基于视觉主动搜索框架的地理空间探测 (A Visual Active Search Framework for Geospatial Exploration)

Many problems can be viewed as forms of geospatial search aided by aerial imagery, with examples ranging from detecting poaching activity to human trafficking. We model this class of problems in a visual active search (VAS) framework, which takes as input an image of a broad area, and aims to identify as many examples of a target object as possible. It does this through a limited sequence of queries, each of which verifies whether an example is present in a given region. A crucial feature of VAS is that each such query is informative about the spatial distribution of target objects beyond what is captured visually (for example, due to spatial correlation). We propose a reinforcement learning approach for VAS that leverages a collection of fully annotated search tasks as training data to learn a search policy, and combines features of the input image with a natural representation of active search state. Additionally, we propose domain adaptation techniques to improve the policy at decision time when training data is not fully reflective of the test-time distribution of VAS tasks. Through extensive experiments on several satellite imagery datasets, we show that the proposed approach significantly outperforms several strong baselines. Code and data will be made public.

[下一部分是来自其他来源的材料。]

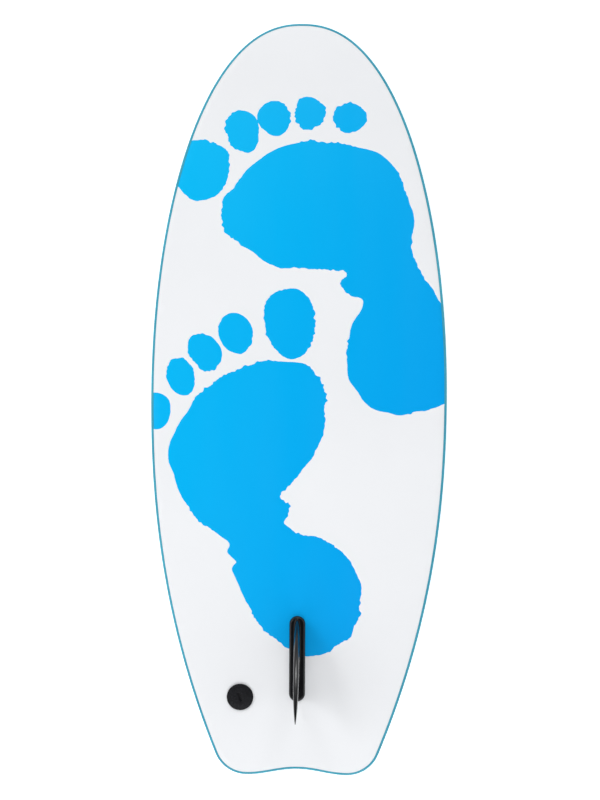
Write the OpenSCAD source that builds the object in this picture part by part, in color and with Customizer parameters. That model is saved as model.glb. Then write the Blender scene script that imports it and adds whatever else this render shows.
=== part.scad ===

翻译：许多问题都可以视为在航拍图像的帮助下进行的地理空间搜索，例如检测偷猎活动或人口贩卖。我们采用视觉主动搜索（VAS）框架对这一类问题进行建模，它以广阔区域的图像作为输入，并旨在尽可能多地识别目标对象的实例。它通过有限数量的查询来实现这一点，每个查询都验证给定区域中是否存在目标对象的实例。VAS 的一个关键特征是每个这样的查询都对目标对象的空间分布具有信息熵，而这种分布无法凭借目视识别进行（例如，因为存在空间相关性）。我们为 VAS 提出了一种强化学习方法，该方法利用一组全面注释的搜索任务作为训练数据来学习搜索策略，并将输入图像的特征与主动搜索状态的自然表示相结合。此外，我们提出了领域适应技术，以提高在训练数据无法完全反映 VAS 任务测试分布的情况下决策时的策略。通过在多个卫星图像数据集上进行的广泛实验，我们展示了所提出的方法显著优于几种强基准线方法。将提供代码和数据。